The arrest of two men linked to extremists in Syria comes as the government considers tougher measures to deal with terrorism.
Two men have been arrested over alleged links to terrorist groups in Syria, as the federal government considers raising alert levels.
The Queensland arrests involved 180 officers executing nine warrants acting on evidence gathered over a year-long investigation.
Prime Minister Tony Abbott and national security chiefs have been voicing concerns about an estimated 60 Australians fighting in Iraq and Syria and a further 100 providing support from Australia.

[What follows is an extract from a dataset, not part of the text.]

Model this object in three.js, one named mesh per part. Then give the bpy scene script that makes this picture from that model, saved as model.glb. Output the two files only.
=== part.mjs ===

US President Barack Obama is set to outline in a major speech on Thursday how a new international coalition will seek to destroy Islamic extremists and deal with the threat of returning foreign fighters.
The Brisbane arrests on Wednesday came as the Victorian and Queensland police chiefs endorsed the suggestion by outgoing ASIO chief David Irvine that the terrorism alert level be raised from medium to high.
Victoria Police Chief Commissioner Ken Lay said the risk of a terrorist attack on home soil, linked to unrest in the Middle East, had reached a new high in the 13 years since the September 11 terror attacks in the US.
“The risks are probably as high as they have been since September 11,” he said.
Queensland Police commissioner Ian Stewart said it was the right time to review the threat level, especially with the G20 summit in Brisbane in November.
“But there is no known threat to any industry, or to any site or to any person in Queensland at this particular time,” he said.
“However, we would be remiss if we hadn’t planned for all contingencies around the G20 summit.”
Deputy Prime Minister Warren Truss said it would be a big step to lift the level to high or extreme.
Opposition Leader Bill Shorten said Labor had not been briefed on any changes to the terrorism threat level but had confidence in the national security agencies.
Amid calls to raise the level, airport checks are to be toughened under a plan announced by Immigration Minister Scott Morrison on Wednesday.
“We know there is a very real threat by the death cult that’s operating in Iraq and Syria,” he said.
The government intends to expand passenger processing and screening systems that it acknowledges could lead to travel delays.
The aim is to stop Australians participating in terrorist activities overseas and identifying those returning from conflicts in places such as Syria and Iraq.
Queensland police have charged a 21-year-old man with preparing for incursions into Syria and he’ll also be charged with recruiting fighters to join the conflict.
A 31-year-old man will be charged with providing funds to the Syrian-based terrorist organisation Jabhat al-Nusra.
He’ll also be charged with preparing for incursions into Syria.
Australian Federal Police counter-terrorism manager, Assistant Commissioner Neil Gaughan, said the two men were not accused or suspected of planning terrorist acts in Australia.